The only saving grace, if the usual suspects can manage to conjure one, is that Roy was not as explicit as Ernakulam MP Hibi Eden of the Congress, who openly, and flagrantly, described the problem in Manipur solely as an anti-minority, anti-Christian assault. (See here for his even more controversial and inflammatory comments made two months ago in public, in Kochi, after a visit to Manipur).

Kottayam MP Thomas Chazhikadan of the Kerala Congress (Mani), formerly an ally of the Congress in Kerala, and currently allied with the Marxists, painted the situation in Manipur in more graphic, one-sided terms. He said that Churches were being burnt; that Christians are afraid.

This is secularism at work: the dangerous manufacturing of divisive narratives, with no care for the terrible violence it could instigate.

By it, an entire community, and only one, is cast as the sole culprit, to re-trigger legacy fault lines, to keep the turbulence going, and thereby show up the state and central governments as having acted in a biased manner.

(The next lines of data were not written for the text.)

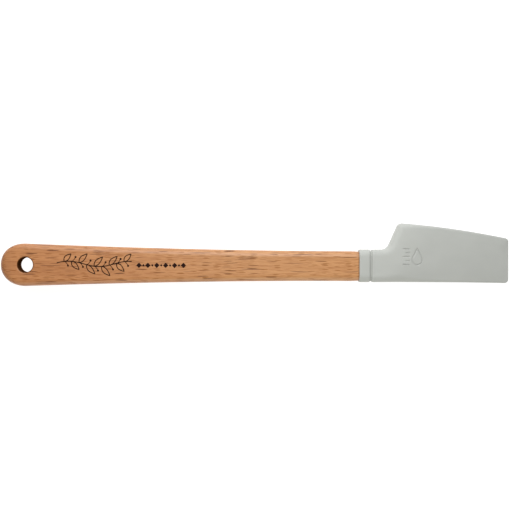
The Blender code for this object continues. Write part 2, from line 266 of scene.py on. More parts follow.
def distances(points, line):
    """Distance of each point, a row of x and y, from a line of points."""
    points = np.asarray(points, float).reshape(-1, 2)
    best = np.full(len(points), np.inf)
    for start, end in zip(line, line[1:]):
        run = np.array(end - start, float)
        away = points - np.array(start, float)
        ratio = np.clip(away @ run / (run @ run), 0, 1)
        best = np.minimum(best, np.linalg.norm(away - ratio[:, None] * run, axis=1))
    return best


def inside(points, outline):
    """True for each point inside the closed outline."""
    points = np.asarray(points, float).reshape(-1, 2)
    crossings = np.zeros(len(points), int)
    for start, end in zip(outline, outline[1:] + outline[:1]):
        spans = (start.y > points[:, 1]) != (end.y > points[:, 1])
        rise = end.y - start.y or 1e-12
        at = start.x + (points[:, 1] - start.y) * (end.x - start.x) / rise
        crossings += spans & (points[:, 0] < at)
    return crossings % 2 == 1


def quarter_drop(distance, radius):
    """How far a rounded rim lies below the face, at a distance in from the edge."""
    short = np.clip(radius - distance, 0, radius)
    return radius - np.sqrt(radius**2 - short**2)


def with_crossings(line, places):
    """The line with a point added wherever it passes one of the x places."""
    made = [line[0]]
    for start, end in zip(line, line[1:]):
        between = [x for x in places if min(start.x, end.x) < x < max(start.x, end.x)]
        for x in sorted(between, reverse=end.x < start.x):
            made.append(start + (end - start) * ((x - start.x) / (end.x - start.x)))
        made.append(end)
    return made


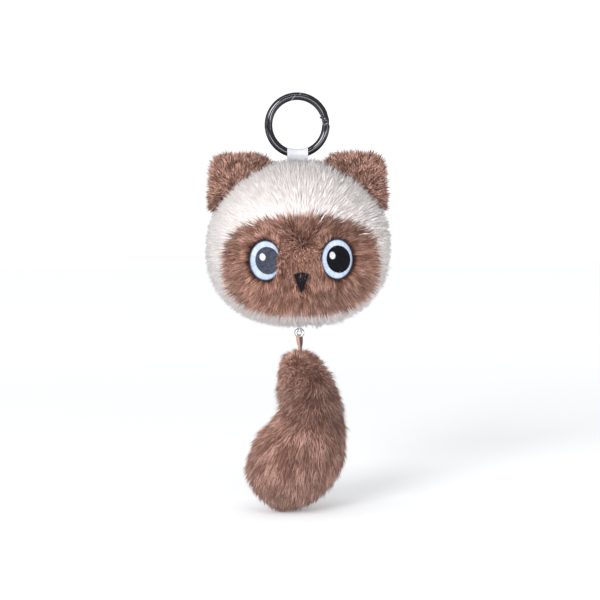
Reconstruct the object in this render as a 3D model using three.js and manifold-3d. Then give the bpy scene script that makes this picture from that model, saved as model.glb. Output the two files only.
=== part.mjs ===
// A plush cat-head keychain: a spring gate ring, a sewn ribbon tab, a stuffed fur head with two ears,
// and a stuffed fur tail that hangs from the head on a small metal ring.
// Millimetres, +Z up, the face looks along -Y. The origin is the top of the ring's hole, where it hangs.
import * as THREE from 'three';
import { mergeVertices } from 'three/addons/utils/BufferGeometryUtils.js';
import Module from 'manifold-3d';

const wasm = await Module();
wasm.setup();

// Driving dimensions
const GAP = 0.3;                  // clearance between neighbouring pieces
const ringBore = 25;              // the hole of the ring
const ringWire = 4;               // round wire of the ring
const hingeAngle = 9;             // degrees above the ring's right-hand side
const pinDiameter = 1.4;
const pinClearance = 0.1;         // radial, in the holes the pin turns in
const tongueThickness = 1.6;      // flat tongue on the ring's body that the gate's fork straddles
const tabWidth = 11.7;
const ribbonThickness = 0.6;
const headWidth = 90;
const headDepth = 58;
const headTop = -31.4;
const headBottom = -113.4;
const headMiddle = -75;           // height of the head's widest level
const clothThickness = 2;         // fur cloth with the roots of its pile
const fillingGap = 1.2;           // the filling's coarser facets stay clear of the cloth
const maskWidth = 77;
const maskHeight = 47;
const maskCentre = [1, -81.8];    // x and z
const eyeSpread = 36.8;           // between the two eyes' centres
const faceShift = 0.6;            // the face sits this far to the right of the ring's middle
const eyeLevel = -80.4;
const eyeSize = [16.2, 20];       // outline width and height
const pupilSize = [12, 13.8];
const glintSize = [3.8, 4.3];
const glintShift = [-2.9, 1.8];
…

Speaking during the no-confidence motion, Adhir Ranjan Choudhry of the Congress agitatedly added one more dimension, by saying that the problems in Manipur had reached global proportions. In the flurry, he probably missed the import of his words, since only a narrative can internationalise a domestic problem.

And all this, at a time when Prime Minister Narendra Modi sternly advised the house on 10 August that, the more we keep politics away from Manipur, the sooner we can enforce peace.

Jamui MP Chirag Paswan probably put it best in his speech against the motion, when he spoke of the opposition’s tendency for selective responsibility.

He is right: The violence in Manipur is a godsend to secularists who had grown both despondent and desperate, after having run out of issues to raise. Somehow, a ‘failure to recover land lost to the Chinese’, or rising vegetable prices, simply don’t resonate as much with their target audience as a meaty ethnic clash does.

It is this selectiveness of secularism, linking a tinder box to the ballot box, which makes its practice so sinister. And it has no place in our society.